Reading Log on The Truth About Owls by Amal El-Mohtar

There is a linguistic thread that runs through The Truth About Owls that I keep catching myself thinking about.

Reading Log on The Truth About Owls by Amal El-Mohtar

Every time I read The Truth About Owls by Amal El-Mohtar I’m struck by how well the author has written about certain topics — alienation, trauma, the weight of the world (or at least your parents’ wellbeing) on your child shoulders — while keeping the story so compact and tightly woven.

But on top of that there is a linguistic thread that runs through The Truth About Owls that I keep catching myself thinking about: how language, and the way family, history and culture are embedded in the simple act of speaking it, is also embedded with so much emotion. By the beginning of the story, Anisa speaking Arabic becomes traumatic, tangled up in the extraordinary loss, grief, and displacement that Anisa has been subjected to in leaving her home country after the bombs fell. The pain of speaking Arabic is also rooted in the difficulty she has connecting with her mother and her new country. And as for speaking English, the official language of her new country, there’s this one phrase weaponized by one of her white bullies after she refused to put up with her bullies ignorance and cruelty : “Maybe you just don’t understand English.” This accusation, drenched in anglo exceptionalism, xenophobia and a good deal of racism, is yet another reminder that much of Anisa’s new society and community is fully ready to blame her, a young child still, for her own struggles. On top of all the trauma of leaving her father and grandmother behind, of finding it difficult if not impossible to connect with her mother, of having survived bombing and war, she is also being quite literally repulsed by the people of the country she now lives in.
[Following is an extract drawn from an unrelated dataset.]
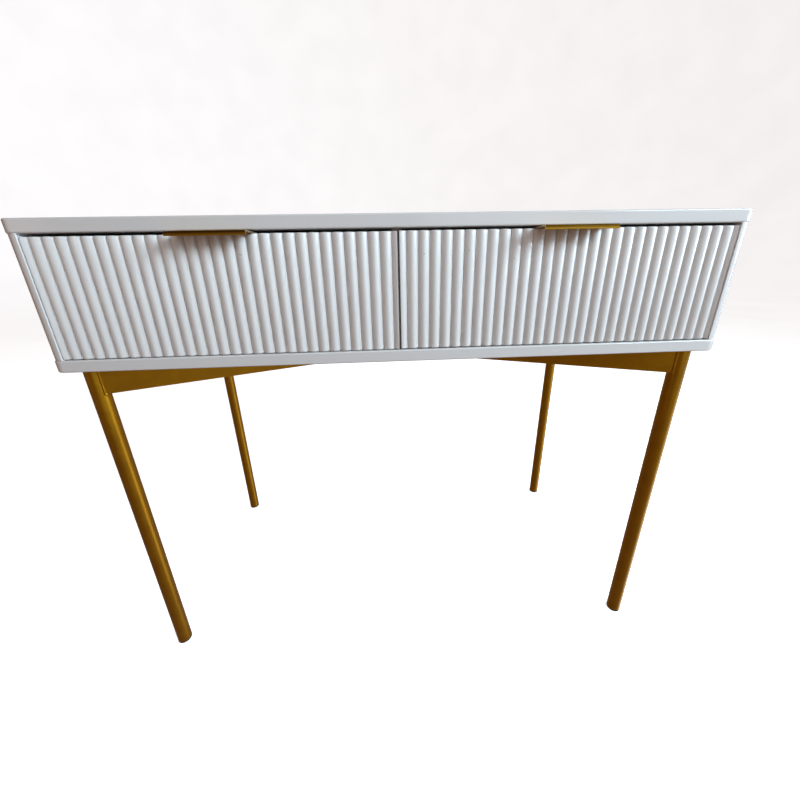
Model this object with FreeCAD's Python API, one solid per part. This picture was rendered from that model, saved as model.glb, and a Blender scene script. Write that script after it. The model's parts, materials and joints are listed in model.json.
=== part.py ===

So: repulsed by English and yet finding that her mother tongue has become wrapped up in sharp feelings of despair, anger, and frustration, she reaches for another language: Welsh. Embracing Welsh allows Anisa to fully embrace her own alienation from England and English while giving herself a bit of breathing space from her mother’s expectations about the speaking of Arabic. In this small step, she can explore and enjoy her own unEnglishness and begin to accept herself again, before she is ready to allow herself to speak and explore Arabic like she could before. It helps that Welsh is a “language that looks like English but sounds like Arabic; she likes that there is no one teaching it to her, or commenting on her accent, or asking her how to speak it for their amusement. She likes […] that it’s an alphabet of secrets hidden in plain sight.” She fights language insecurity and language trauma through loving a different language, one that’s not imposed on her at school, or by her new country or even by her parents. It all eventually does lead Anisa back to embracing Arabic once more as her own through the embracing of that urgent writerly feeling or need and the recognition that reclaiming one’s own language is a kind of (self-accepting, self-healing, healing — self-forgiving) power. It can just take a little while to get there, and it sometimes leads us through unpredictable journeys of learning Welsh and the myths of the Mabinogion.